Parliaments use vernacular languages, and they are formed on a national basis, serving as a symbol of the transcendence of sub-national particularities. At the same time, the parliamentarisation of the representative governments refers to the conceptualisation of a definite type of historical experience. This change has in some contexts taken place rapidly, and it is also applicable to cases such as the replacement of Soviet-style facade assemblies by proper parliaments. The parliamentary experience, vocabulary, representation and procedure of deliberations tend to create transnational parliamentary political cultures in which the parliamentary language transcends the vernacular ‘dialects’. For parliamentarism the processes of conceptual transfer and translation are less between vernacular languages than between the general parliamentary language and its national ‘dialects’. Nonetheless, the British and French parliamentary cultures, as historically first expressions of the parliamentary concepts, play the double role: in them the parliamentary concepts and national political traditions are intertwined.

Parliamentarism has been one of the main foci of European political controversies since the early nineteenth century. It has provoked studies from different perspectives (political theory, institutional analysis, rhetorical approaches, parliamentary procedures, cultural studies and conceptual history) and in different disciplines (history, political science, constitutional law, rhetoric, linguistics, philosophy and women’s studies). Yet histories of parliaments have mainly remained on national level and lacked attention to conceptual aspects. Constitutional law and political science have studied narrowly the regime aspect of parliamentarism, while linguistic and rhetorical studies have rather used parliamentary debates for illustrating some general problems of discussion and debate. Emerging new studies on the cultural history of parliaments and political communication have not usually focused on the parliamentary concepts and their histories either.

Viewed from a linguistic point of view, the European parliamentary mode of politics is more original than what either scholars or parliamentarians themselves have recognised thus far. No other form of politics has developed an equally sophisticated procedure for dealing with controversies on its agenda in the presence of adversaries as the parliament. This interpretation provides a new vision on the projects and realisations of parliamentarism in the past, present and future, widely different from the established views in political science, history and law.

The parliamentarisation of European politics from the eighteenth to early twentieth century deserves a close comparative conceptual study from the perspectives of new, linguistically oriented political history, linguistics, rhetoric and political theory. Re-parliamentarisation also offers a fresh perspective to the comparative conceptual history of overcoming dictatorships.
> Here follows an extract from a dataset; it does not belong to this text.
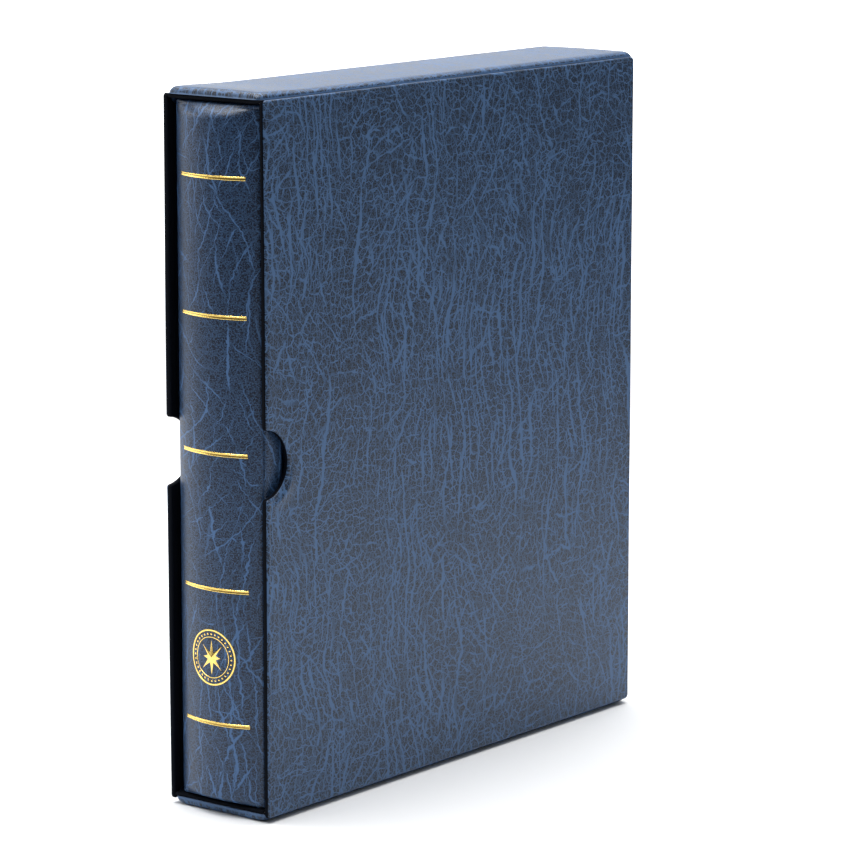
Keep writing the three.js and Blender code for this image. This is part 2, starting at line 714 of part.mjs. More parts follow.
const binder = new THREE.Group();
binder.add(
  albumCover(),
  coverBoard('cover_board_front', 1),
  coverBoard('cover_board_back', -1),
  spineBoard(),
  hingeStrip('hinge_strip_front', 1),
  hingeStrip('hinge_strip_back', -1),
  albumLining(),
  spineMedallion(),
  ringRail(),
  rivet('rail_rivet_top', RIVET_OFFSET),
  rivet('rail_rivet_bottom', -RIVET_OFFSET),
  leverPin('lever_pin_top', 1),
  leverPin('lever_pin_bottom', -1),
  lever('ring_lever_top', 1),
  lever('ring_lever_bottom', -1),
  blade('ring_blade_left', -1),
  blade('ring_blade_right', 1),
  ...pages(),
);
for (let i = 0; i < BAND_COUNT; i += 1) binder.add(foilBand(i));
RING_OFFSETS.forEach((offset, i) => {
  binder.add(halfRing(`half_ring_left_${i + 1}`, -1, offset));
  binder.add(halfRing(`half_ring_right_${i + 1}`, 1, offset));
});

const object = new THREE.Group();
object.position.y = -MIDDLE_Y;
object.add(slipcase, binder);

const root = new THREE.Group();
root.add(object);

export default root;
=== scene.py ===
import json
import math

import bmesh
import bpy
from mathutils import Matrix, Vector, noise


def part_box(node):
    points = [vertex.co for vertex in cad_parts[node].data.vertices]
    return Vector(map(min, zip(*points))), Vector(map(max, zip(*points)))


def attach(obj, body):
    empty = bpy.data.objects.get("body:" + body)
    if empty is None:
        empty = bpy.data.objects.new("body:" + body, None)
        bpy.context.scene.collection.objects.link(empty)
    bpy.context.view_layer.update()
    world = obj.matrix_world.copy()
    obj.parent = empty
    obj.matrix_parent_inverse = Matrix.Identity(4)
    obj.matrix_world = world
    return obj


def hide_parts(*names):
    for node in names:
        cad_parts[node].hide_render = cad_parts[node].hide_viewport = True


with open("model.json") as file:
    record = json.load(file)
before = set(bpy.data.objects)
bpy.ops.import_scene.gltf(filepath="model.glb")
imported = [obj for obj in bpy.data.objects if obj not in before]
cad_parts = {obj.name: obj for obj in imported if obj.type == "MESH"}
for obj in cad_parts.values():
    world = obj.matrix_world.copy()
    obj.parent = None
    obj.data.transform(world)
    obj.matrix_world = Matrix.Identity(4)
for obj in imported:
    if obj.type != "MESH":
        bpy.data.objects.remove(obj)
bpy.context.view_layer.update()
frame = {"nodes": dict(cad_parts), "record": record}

# A coin album in its slipcase. Shapes are worked out in millimetres and scaled to metres when a piece is
# made. Every covered piece carries "cloth": where each of its points lies on the flat covering material, in
# millimetres. The grain follows it round edges and turn-ins.

MM = 0.001

# ---------------------------------------------------------------- places read from the frame


def box_mm(node):
    low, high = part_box(node)
    return low / MM, high / MM


panel_low, panel_high = box_mm("case_cover_right")
cover_low, cover_high = box_mm("album_cover")
roof_high = box_mm("case_board_top")[1]
floor_low = box_mm("case_board_bottom")[0]
band_low, band_high = box_mm("case_lining_band")

MOUTH = panel_low.y
PANEL_BACK = panel_high.y
PANEL_FOOT = panel_low.z
PANEL_TOP = panel_high.z
PANEL_THICKNESS = panel_high.x - panel_low.x
PANEL_CORNER = 2.0  # radius of a side panel's two back corners
FRONT_CORNER = 1.2  # and of its two front corners
PANEL_BOW = 0.4  # its front edge stands out this far at half height
PANEL_MIDDLE = (PANEL_FOOT + PANEL_TOP) / 2
NOTCH_RADIUS = 13.3
NOTCH_Y = MOUTH - 0.5
NOTCH_LIP = 1.2  # radius of the notch's rounded lips
SKIN = 0.35  # thickness of the leatherette
LINING_PAPER = 0.08  # thickness of the lining paper

STRIP_BASE_TOP = PANEL_TOP + 0.1  # the strip lies on these three planes
STRIP_BASE_BACK = PANEL_BACK + 0.1
STRIP_BASE_FOOT = floor_low.z - 0.05
STRIP_HALF = 23.35  # half its width
STRIP_PADDING = 2.0  # its height over the top and down the back
STRIP_SHOULDER = 3.4  # width of the rounding along its sides
STRIP_LIP = 0.45  # height of its cut edge
STRIP_FLARE = 0.3  # the cut edge of its covering stands out this far
STRIP_END = 2.6  # the ends at the mouth are rounded over this length and drawn in this far

BOOK_HALF = cover_high.x
BOOK_FOOT = cover_low.z
BOOK_TOP = cover_high.z
BOOK_HEIGHT = BOOK_TOP - BOOK_FOOT
FORE_EDGE = cover_high.y
SPINE_RADIUS = 37.0
SHOULDER_RADIUS = 2.5  # between the spine's curve and the covers' flat faces
SPINE_CENTRE_Y = cover_low.y + SPINE_RADIUS
HINGE_Y = MOUTH + 16.0
HINGE_DEPTH = 0.85  # the covering is pressed in this far along the hinges
JOINT_DEPTH = 0.95  # and this far along the spine board's edges
JOINT_WIDTH = 0.65  # about half the width of that crease
COVER_THICKNESS = 2.7
FLAT_Y = MOUTH + 1.6  # the spine's bulge dies out to this plane
HEAD_REACH = 5.4  # over this distance from its head
TAIL_REACH = 3.2  # and over this distance from its tail

# Each covering is cut from its own part of the leatherette, so that no two have the same grain.
PANEL_CLOTH = 400
STRIP_CLOTH = 900
COVER_CLOTH = 800

# ---------------------------------------------------------------- surfaces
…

The relative parliamentarisation of the EU can be analysed from this perspective as well.

Parliament and parliamentarism offer an excellent topic for a comparative conceptual history thanks to the availability of records from most parliaments, the international character of the parliamentary vocabulary that facilitates the comparison between parliaments, the character of parliaments as sites of conceptual controversies par excellence, and the ongoing revival and renewal of parliamentary studies in several European countries. The workshop opens up conceptual historical studies to the direction of new parliamentary history, rhetoric and political theory. Simultaneously, it offers thematically and methodologically a new approach to conceptual history, radicalising two principles frequently declared but seldom practised: the comparative aspect and the inherent connection between concepts and debates.

The purpose of the workshop is both to review existing research and other forms of available information (mainly in parliamentary records) on the conceptual history of the parliament in a synthetising manner, and to reconsider the distinct history and specific political significance of the European concept of parliament. A representative team of first-rank scholars in parliamentary history, rhetoric and theory have been recruited as contributors, and the Jyväskylä workshop will enable them to discuss the subthemes with sufficient time – and for the first time all gathered together.

Participants are asked to deliver their draft chapters by 31 May 2012 to all the other participants. The workshop will be followed by intensive rewriting and editing, and the definite and non-negotiable delivery date for the final draft chapters will be on 31 December 2012. All three editors are experienced coordinators of international comparative volumes and expect to complete editing during 2013 so that the book should come out in 2014.

The comparative volume, due to be published by Berghahn Books, will set the scene for new kinds of international cooperative projects on parliament and parliamentarism. It will also lead to some of the first concrete results in comparative conceptual history at the European level, establishing this fresh approach in the academic fields of history, linguistics and political theory.